- _Problem statement_: Extract all lines from the data beneath that include the word "scene".

- _Given data_:
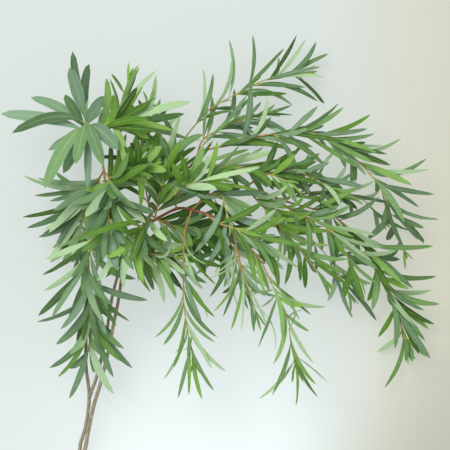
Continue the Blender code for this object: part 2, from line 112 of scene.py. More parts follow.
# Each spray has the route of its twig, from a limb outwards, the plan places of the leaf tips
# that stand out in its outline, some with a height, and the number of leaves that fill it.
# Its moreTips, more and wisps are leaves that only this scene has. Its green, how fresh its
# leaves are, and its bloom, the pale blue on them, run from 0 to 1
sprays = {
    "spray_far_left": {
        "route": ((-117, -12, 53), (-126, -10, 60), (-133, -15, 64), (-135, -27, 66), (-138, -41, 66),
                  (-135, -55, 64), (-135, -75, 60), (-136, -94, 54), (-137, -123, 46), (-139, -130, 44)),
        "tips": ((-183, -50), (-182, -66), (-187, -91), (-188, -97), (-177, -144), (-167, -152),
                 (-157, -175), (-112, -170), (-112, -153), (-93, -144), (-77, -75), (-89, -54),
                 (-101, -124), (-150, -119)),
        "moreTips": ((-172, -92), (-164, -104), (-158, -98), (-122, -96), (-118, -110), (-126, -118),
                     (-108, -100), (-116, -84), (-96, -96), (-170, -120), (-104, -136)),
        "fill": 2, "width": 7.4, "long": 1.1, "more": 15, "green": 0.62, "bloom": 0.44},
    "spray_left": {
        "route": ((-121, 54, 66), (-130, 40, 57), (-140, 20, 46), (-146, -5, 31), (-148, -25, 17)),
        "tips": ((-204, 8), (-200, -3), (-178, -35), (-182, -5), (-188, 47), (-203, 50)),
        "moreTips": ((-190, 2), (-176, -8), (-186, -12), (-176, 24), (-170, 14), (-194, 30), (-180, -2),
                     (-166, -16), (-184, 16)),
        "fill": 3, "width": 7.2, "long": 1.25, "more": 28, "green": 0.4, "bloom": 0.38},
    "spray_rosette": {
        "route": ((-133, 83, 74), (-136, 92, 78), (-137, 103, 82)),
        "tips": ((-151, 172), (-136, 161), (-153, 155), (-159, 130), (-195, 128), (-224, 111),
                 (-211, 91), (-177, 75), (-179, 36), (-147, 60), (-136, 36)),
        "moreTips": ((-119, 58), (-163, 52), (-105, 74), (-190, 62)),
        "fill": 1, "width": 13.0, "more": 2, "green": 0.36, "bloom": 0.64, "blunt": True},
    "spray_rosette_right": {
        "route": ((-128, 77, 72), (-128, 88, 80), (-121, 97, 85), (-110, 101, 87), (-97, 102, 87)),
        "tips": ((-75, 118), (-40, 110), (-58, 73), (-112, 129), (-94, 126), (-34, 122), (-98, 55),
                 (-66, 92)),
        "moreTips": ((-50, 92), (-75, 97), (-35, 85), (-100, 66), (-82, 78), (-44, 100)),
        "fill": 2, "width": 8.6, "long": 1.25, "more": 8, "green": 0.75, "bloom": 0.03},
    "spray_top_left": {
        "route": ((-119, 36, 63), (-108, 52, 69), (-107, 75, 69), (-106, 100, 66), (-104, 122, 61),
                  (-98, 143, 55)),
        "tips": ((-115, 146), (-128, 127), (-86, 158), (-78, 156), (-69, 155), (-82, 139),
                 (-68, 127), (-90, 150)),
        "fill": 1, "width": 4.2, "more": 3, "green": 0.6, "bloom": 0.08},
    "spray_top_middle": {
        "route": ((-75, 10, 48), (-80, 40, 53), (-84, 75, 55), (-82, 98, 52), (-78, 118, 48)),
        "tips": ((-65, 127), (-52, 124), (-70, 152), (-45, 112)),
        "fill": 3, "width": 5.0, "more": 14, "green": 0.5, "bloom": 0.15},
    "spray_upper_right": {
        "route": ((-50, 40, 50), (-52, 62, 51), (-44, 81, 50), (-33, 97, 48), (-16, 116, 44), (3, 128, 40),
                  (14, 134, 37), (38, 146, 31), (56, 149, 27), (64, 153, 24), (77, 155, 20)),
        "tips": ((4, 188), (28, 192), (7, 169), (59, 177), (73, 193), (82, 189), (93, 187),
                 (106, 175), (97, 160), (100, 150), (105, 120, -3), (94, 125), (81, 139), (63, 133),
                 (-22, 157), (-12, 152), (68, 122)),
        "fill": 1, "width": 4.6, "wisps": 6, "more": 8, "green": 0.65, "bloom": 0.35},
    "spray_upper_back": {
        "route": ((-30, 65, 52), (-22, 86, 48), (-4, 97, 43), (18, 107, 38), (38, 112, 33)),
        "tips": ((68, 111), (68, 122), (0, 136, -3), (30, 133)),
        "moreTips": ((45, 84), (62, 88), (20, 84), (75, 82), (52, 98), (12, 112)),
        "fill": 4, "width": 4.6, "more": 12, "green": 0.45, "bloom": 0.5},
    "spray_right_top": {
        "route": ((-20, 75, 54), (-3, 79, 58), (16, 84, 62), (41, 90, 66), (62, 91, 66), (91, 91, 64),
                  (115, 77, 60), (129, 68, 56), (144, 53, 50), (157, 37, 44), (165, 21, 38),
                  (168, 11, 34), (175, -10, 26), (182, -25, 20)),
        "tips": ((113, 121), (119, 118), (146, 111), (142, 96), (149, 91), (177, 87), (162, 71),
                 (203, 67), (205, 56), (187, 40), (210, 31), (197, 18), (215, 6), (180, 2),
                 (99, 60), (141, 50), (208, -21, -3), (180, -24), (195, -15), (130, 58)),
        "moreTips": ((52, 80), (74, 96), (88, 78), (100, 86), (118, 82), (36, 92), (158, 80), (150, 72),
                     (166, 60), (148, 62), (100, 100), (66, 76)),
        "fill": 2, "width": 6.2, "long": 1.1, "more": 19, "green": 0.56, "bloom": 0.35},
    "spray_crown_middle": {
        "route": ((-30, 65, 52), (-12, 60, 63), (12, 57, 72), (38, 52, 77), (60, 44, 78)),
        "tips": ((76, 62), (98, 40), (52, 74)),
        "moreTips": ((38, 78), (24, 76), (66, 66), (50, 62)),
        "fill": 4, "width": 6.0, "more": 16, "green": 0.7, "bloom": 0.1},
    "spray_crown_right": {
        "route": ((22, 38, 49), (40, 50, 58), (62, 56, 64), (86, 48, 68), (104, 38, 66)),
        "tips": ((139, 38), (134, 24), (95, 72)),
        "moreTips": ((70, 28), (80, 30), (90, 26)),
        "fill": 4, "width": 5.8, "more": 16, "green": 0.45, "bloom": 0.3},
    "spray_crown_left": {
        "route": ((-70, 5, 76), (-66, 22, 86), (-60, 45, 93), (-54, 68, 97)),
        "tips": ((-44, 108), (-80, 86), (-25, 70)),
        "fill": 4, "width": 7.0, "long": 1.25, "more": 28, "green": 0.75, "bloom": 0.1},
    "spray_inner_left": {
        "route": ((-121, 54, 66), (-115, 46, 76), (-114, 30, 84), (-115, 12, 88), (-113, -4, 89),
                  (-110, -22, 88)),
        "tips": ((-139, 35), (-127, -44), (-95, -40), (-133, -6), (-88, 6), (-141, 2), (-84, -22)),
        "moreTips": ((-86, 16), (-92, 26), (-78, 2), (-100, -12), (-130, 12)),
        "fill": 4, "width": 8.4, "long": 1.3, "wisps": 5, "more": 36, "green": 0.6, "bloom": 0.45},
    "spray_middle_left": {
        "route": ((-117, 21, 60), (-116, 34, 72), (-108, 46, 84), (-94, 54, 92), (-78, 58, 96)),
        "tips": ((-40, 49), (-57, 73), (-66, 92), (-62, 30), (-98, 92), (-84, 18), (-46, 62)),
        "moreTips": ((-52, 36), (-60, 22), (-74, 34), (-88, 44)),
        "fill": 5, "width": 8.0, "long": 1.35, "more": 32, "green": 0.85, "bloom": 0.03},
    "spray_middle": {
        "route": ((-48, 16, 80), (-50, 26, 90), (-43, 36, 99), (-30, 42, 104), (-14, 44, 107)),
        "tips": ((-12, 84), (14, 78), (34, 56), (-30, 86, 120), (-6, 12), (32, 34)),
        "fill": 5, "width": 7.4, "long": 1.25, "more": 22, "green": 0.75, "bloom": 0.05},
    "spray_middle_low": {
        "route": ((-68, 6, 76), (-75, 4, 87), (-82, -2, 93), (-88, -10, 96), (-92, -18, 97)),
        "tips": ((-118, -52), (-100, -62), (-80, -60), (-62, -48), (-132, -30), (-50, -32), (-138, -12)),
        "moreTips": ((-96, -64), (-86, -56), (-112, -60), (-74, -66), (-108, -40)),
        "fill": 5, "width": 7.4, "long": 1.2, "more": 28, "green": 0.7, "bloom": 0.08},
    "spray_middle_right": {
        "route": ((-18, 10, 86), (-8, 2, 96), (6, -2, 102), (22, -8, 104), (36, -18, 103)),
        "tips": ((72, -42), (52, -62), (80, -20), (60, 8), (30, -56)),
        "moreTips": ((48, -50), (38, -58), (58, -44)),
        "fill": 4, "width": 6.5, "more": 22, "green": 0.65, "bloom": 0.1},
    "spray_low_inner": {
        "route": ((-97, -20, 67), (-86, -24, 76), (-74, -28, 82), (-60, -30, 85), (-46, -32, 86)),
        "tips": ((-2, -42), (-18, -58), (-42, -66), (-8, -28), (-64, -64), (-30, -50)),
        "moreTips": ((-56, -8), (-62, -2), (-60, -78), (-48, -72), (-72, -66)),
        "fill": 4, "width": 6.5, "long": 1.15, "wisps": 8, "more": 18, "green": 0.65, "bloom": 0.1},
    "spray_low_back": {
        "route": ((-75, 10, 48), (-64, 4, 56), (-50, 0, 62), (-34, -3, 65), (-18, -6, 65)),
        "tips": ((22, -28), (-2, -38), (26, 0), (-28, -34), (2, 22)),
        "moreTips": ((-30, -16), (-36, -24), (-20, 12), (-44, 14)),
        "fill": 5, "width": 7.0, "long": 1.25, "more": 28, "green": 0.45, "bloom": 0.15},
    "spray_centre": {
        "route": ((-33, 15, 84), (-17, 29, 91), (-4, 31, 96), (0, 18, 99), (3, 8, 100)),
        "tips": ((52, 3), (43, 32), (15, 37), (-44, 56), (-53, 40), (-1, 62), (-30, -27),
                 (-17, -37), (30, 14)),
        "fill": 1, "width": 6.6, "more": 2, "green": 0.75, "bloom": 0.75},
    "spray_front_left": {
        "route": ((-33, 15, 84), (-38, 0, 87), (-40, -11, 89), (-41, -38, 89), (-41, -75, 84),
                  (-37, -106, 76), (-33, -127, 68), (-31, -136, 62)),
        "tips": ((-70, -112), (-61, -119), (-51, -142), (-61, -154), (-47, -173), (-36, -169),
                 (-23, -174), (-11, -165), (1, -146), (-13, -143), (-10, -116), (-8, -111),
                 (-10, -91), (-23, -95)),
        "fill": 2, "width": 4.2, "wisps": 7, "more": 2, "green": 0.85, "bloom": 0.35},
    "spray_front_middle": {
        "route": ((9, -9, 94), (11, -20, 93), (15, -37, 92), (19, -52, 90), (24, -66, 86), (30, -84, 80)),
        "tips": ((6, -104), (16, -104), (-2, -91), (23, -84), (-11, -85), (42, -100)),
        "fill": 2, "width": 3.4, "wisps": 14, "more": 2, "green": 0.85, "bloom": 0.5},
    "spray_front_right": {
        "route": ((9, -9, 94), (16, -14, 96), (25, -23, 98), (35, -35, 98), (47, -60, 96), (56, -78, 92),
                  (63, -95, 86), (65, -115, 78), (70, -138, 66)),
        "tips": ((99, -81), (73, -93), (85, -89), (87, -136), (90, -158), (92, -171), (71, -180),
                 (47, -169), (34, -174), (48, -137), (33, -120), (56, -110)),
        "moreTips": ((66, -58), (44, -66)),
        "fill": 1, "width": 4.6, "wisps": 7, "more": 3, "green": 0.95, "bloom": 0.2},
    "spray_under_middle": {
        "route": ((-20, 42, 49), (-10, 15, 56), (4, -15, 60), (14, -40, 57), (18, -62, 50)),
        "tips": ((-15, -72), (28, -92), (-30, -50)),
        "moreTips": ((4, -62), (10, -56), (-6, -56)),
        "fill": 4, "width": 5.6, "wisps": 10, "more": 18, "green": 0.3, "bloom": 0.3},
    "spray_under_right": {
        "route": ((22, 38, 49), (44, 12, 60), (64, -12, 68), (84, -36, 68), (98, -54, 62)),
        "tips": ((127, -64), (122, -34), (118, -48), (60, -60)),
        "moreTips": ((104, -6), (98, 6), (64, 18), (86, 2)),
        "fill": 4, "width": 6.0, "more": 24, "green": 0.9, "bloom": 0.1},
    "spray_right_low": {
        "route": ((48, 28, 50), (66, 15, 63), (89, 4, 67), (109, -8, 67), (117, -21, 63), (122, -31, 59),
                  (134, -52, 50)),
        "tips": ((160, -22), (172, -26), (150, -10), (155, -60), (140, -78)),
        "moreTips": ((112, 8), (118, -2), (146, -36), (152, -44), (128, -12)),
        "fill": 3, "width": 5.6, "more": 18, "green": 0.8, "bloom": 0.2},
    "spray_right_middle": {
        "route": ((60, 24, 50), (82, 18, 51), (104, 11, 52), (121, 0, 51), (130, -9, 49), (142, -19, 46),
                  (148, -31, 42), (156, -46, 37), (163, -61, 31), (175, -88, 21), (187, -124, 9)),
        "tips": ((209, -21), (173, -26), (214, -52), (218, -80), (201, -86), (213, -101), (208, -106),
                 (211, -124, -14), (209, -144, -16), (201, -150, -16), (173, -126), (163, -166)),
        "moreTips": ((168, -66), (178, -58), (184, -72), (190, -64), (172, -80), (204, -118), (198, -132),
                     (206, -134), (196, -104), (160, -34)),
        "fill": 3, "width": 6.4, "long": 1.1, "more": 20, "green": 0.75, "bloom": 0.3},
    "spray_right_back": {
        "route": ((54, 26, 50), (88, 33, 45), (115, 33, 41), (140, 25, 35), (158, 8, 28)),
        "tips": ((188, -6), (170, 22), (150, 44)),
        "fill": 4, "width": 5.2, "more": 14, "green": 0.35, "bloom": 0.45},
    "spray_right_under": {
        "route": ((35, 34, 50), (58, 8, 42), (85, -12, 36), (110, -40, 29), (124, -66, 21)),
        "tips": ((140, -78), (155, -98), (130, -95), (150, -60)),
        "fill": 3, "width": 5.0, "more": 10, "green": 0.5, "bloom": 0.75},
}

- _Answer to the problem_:
Continue the Blender code for this object: part 2, from line 112 of scene.py. More parts follow.
# Its moreTips, more and wisps are leaves that only this scene has. Its green, how fresh its